INSIGHTS

BMS–Orbital Deal Signals a Sharper Bet on In Vivo RNA

Bristol Myers Squibb’s Orbital buy shows how big pharma is methodically building RNA muscle beyond vaccines

19 Jan 2026

Bristol Myers Squibb corporate sign outside company campus

In October 2025 Bristol Myers Squibb agreed to buy Orbital Therapeutics, a small firm working on RNA drugs designed to act inside the body. The deal did not promise a scientific revolution. It promised something more prosaic: a way to make RNA work reliably at scale.

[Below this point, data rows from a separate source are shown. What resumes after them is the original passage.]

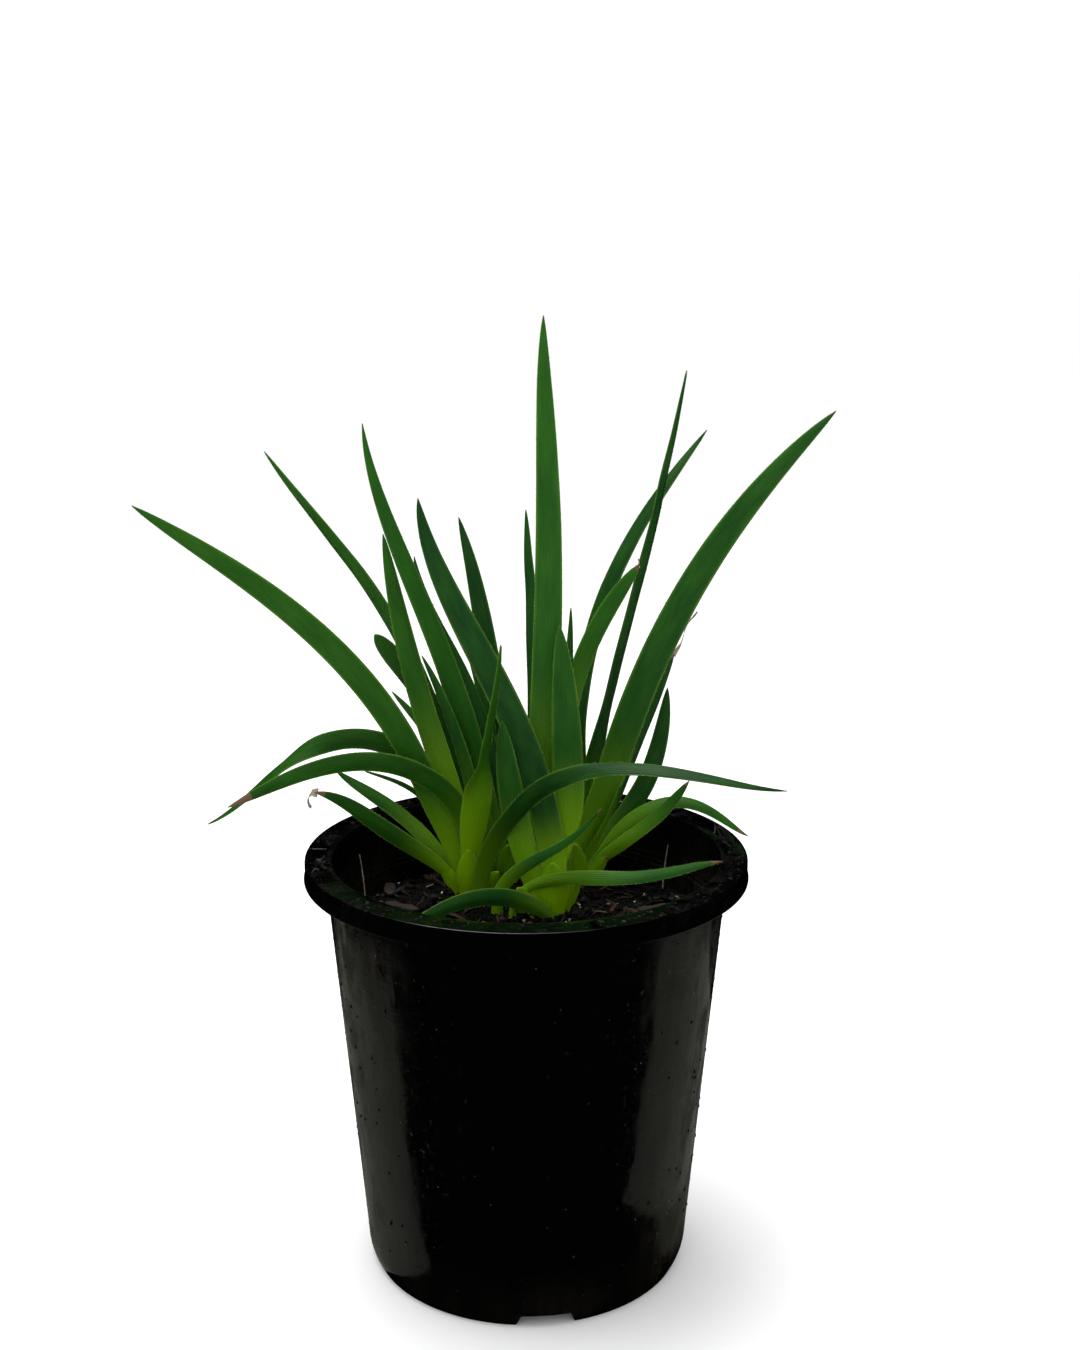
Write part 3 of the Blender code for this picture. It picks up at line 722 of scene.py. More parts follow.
# %% Crumbs round the shoots
CROWNS = {"leaf_left": (-27, 33), "leaf_back": (-9, 50), "leaf_centre": (11, 9), "leaf_right": (24, 47)}
HEAP_CRUMBS = 330
HEAP_REACH = 13
HEAP_HEIGHT = 3.2
places = []
for crown_x, crown_y in CROWNS.values():
    away = HEAP_REACH * np.sqrt(chance.uniform(0.05, 1, HEAP_CRUMBS))
    turn = chance.uniform(0, 2 * math.pi, HEAP_CRUMBS)
    x, y = crown_x + away * 1.2 * np.cos(turn), crown_y + away * np.sin(turn)
    heap = np.maximum(0, 1 - away / (HEAP_REACH + 1)) * HEAP_HEIGHT
    height = mix_height(x, y) + heap * chance.uniform(0, 1, HEAP_CRUMBS)
    places.append(np.stack([x, y, height], axis=1))
places = np.concatenate(places)
sizes = chance.uniform(0.5, 1.9, (len(places), 3)) * (1.0, 0.8, 0.6)
heaps = scatter("heaped_crumbs", places, sizes, turns(chance, len(places), 60), 6)
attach(heaps, "root")
print("heaped crumbs:", len(places))

# %% [markdown]
# Six chips are larger: split bark with torn ends. Each is a tapered, slightly bent slab, and its
# section is a rounded rectangle roughened along the grain. Two dry straws stand by the wall.

# %% Bark chips and straws
CHIP_HALF_WIDTH = 2.6
STRAW_RADIUS = 0.42


def squared(value):
    """A rounded rectangle's share of cos or sin: sign(v) |v|^0.5."""
    return np.sign(value) * np.abs(value) ** 0.5


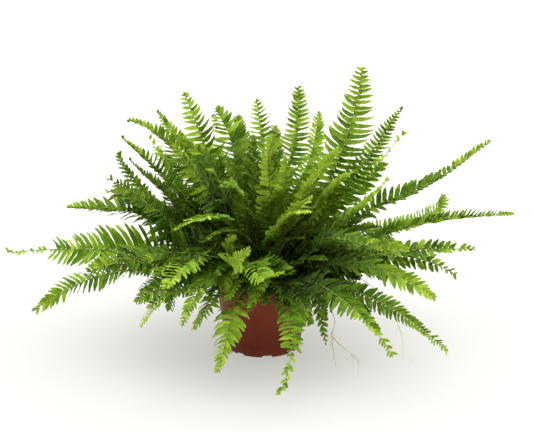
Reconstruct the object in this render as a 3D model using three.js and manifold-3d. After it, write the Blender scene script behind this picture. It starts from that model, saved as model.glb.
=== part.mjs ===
// A sword fern in a round moulded plastic pot, in millimetres, +Z up.
// The origin is on the surface that the pot stands on, at the pot's axis.
import * as THREE from "three";
import { OBB } from "three/addons/math/OBB.js";
import { mergeVertices } from "three/addons/utils/BufferGeometryUtils.js";
import Module from "manifold-3d";

// Pot
const POT_HEIGHT = 105;
const POT_TOP_RADIUS = 70;
const POT_FOOT_RADIUS = 52;
const POT_WALL = 1.8;
const COLLAR_HEIGHT = 14;
const COLLAR_STEP = 2.6;
const COLLAR_WALL = 2.5;
const FOOT_COUNT = 8;
const FOOT_HEIGHT = 3;
const FOOT_DEPTH = 8;
const NOTCH_WIDTH = 14;
const FLOOR_THICKNESS = 2.5;
const DRAIN_HOLE_RADIUS = 4;
const DRAIN_RING_RADIUS = 36;
const DRAIN_SIDES = 8;
const EDGE_ROUND = 1.2;
const FOOT_ROUND = 1.8;
// The angle from the front to the nearest notch, seen from above
const NOTCH_TURN = 6.6;
const POT_SIDES = 36;

// Soil
const SOIL_TOP = 90;
const FIT_GAP = 0.3;
const HOLE_DEPTH = 8;

// Fronds: how the stalks stand in rings in the soil, from the centre out
const CROWN_RINGS = [
  [9, 5],
  [20, 11],
  [31, 17],
  [43, 22],
];
const BARE_SHARE = 0.19;
const STALK_STEPS = 3;
// The rib's section at the soil and at the tip, and how much slimmer or stouter it is with the blade's width
const RIB_WIDTH = [2.6, 1.2];
const RIB_THICKNESS = [2.2, 0.9];
const RIB_SCALE = [0.75, 1.05];
const WIDEST_HALF_WIDTH = 41;
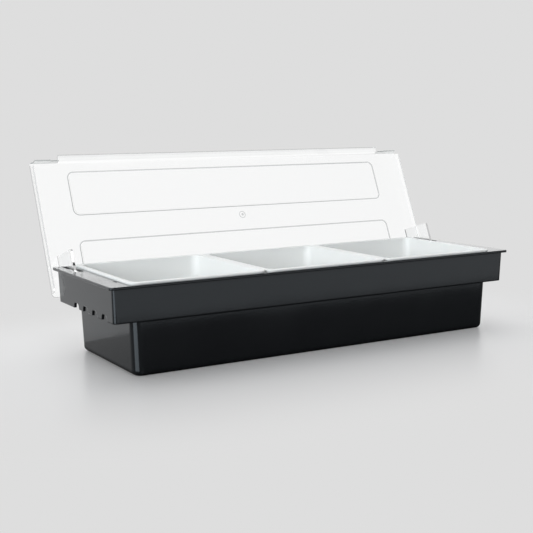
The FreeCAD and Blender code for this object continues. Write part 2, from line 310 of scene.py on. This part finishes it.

RNA shot to fame during the pandemic, when vaccines from Moderna and BioNTech proved the technology’s speed and power. Yet the science itself was old. For years researchers had explored RNA’s use in cancer, immune disorders and inherited disease. What has shifted is the industry’s approach. Instead of betting entire pipelines on untested platforms, big drugmakers are now picking off specific tools they believe are ready to be industrialised.

Orbital focused on in vivo RNA therapies, which avoid removing and re-engineering patients’ cells. That approach has long been blocked by practical problems, notably how to deliver RNA precisely, keep it active long enough and limit side-effects. Orbital’s early data suggested progress on all three. What it lacked was the machinery to push candidates through late-stage trials, regulatory review and global production.

Bristol Myers Squibb supplies that machinery. The firm has spent years trying to rebuild its research engine after patent expiries and failed bets. Folding Orbital into a large organisation is less about daring science than about execution. As one industry watcher put it, the question is no longer whether RNA can work, but whether it can be made dependable.

The transaction reflects a broader rhythm. Moderna and BioNTech have expanded beyond covid into oncology, rare disease and personalised treatments. Venture capital and partnership money continues to flow, but with more modest valuations and clearer milestones. RNA is starting to look less like a miracle and more like a platform, one among several.

Plenty can still go wrong. Small, specialised research teams do not always thrive inside sprawling pharmaceutical firms. Regulators, meanwhile, are still adjusting to fast-evolving genetic tools. Yet progress now comes through accumulation rather than hype.

The deal between Bristol Myers Squibb and Orbital captures that change in mood. RNA’s future will not be built by a single breakthrough. It will be assembled deal by deal, increasingly inside big pharma’s walls.